Kunsthalle Tübingen is an art museum in the university town of Tübingen, Baden-Württemberg, Germany.

It was founded (and the erection of its building financed) in 1971 by Paula Zundel and Dr. Margarethe Fischer-Bosch, daughters of the industrialist Robert Bosch (founder of Robert Bosch GmbH) in memory of painter Georg Friedrich Zundel, Paula Zundel's late husband.

The building was erected during the big northern expansion of Tübingen in the 1960s and early 1970s, when the Wanne district (a.o.) was built almost from scratch as a residential area on the town's (formerly) rural northern hills.

For the first eleven years of its existence, it hosted mainly exhibitions of modern art and contemporary art. From 1982, it also frequently presented the works of painters of the classical modernity, e.g. Cézanne, Degas, Picasso, Renoir, Toulouse-Lautrec or Henri Rousseau, while keeping up the focus on modern art and contemporary art.

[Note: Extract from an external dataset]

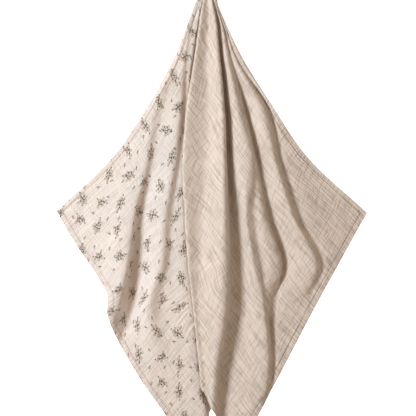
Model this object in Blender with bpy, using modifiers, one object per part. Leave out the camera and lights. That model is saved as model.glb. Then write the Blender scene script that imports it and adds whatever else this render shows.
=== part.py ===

The first director of the Kunsthalle and, so far, for most of its existence, was Götz Adriani, from 1971 to 2005. His main theme was the leading role of the 19th century and early 20th-century French art for international modernity. Adriani managed to organize the first exhibitions in Germany of the works many of the French painters of the period of the late 19th and early 20th centuries at the Kunsthalle Tübingen. As for contemporary art, he was helpful in promoting the careers of artists such as George Segal (1972), Richard Hamilton (1974), and Claes Oldenburg (1975).

From 2006 to 2009, Martin Hellmond was the director at Kunsthalle. The current director (curator) is Dr. Nicole Fritz.

Since 2003, the museum is financed by a charitable non-profit foundation (before, it had been an institution of the city of Tübingen), consisting of private donations and the money of the Zundel family.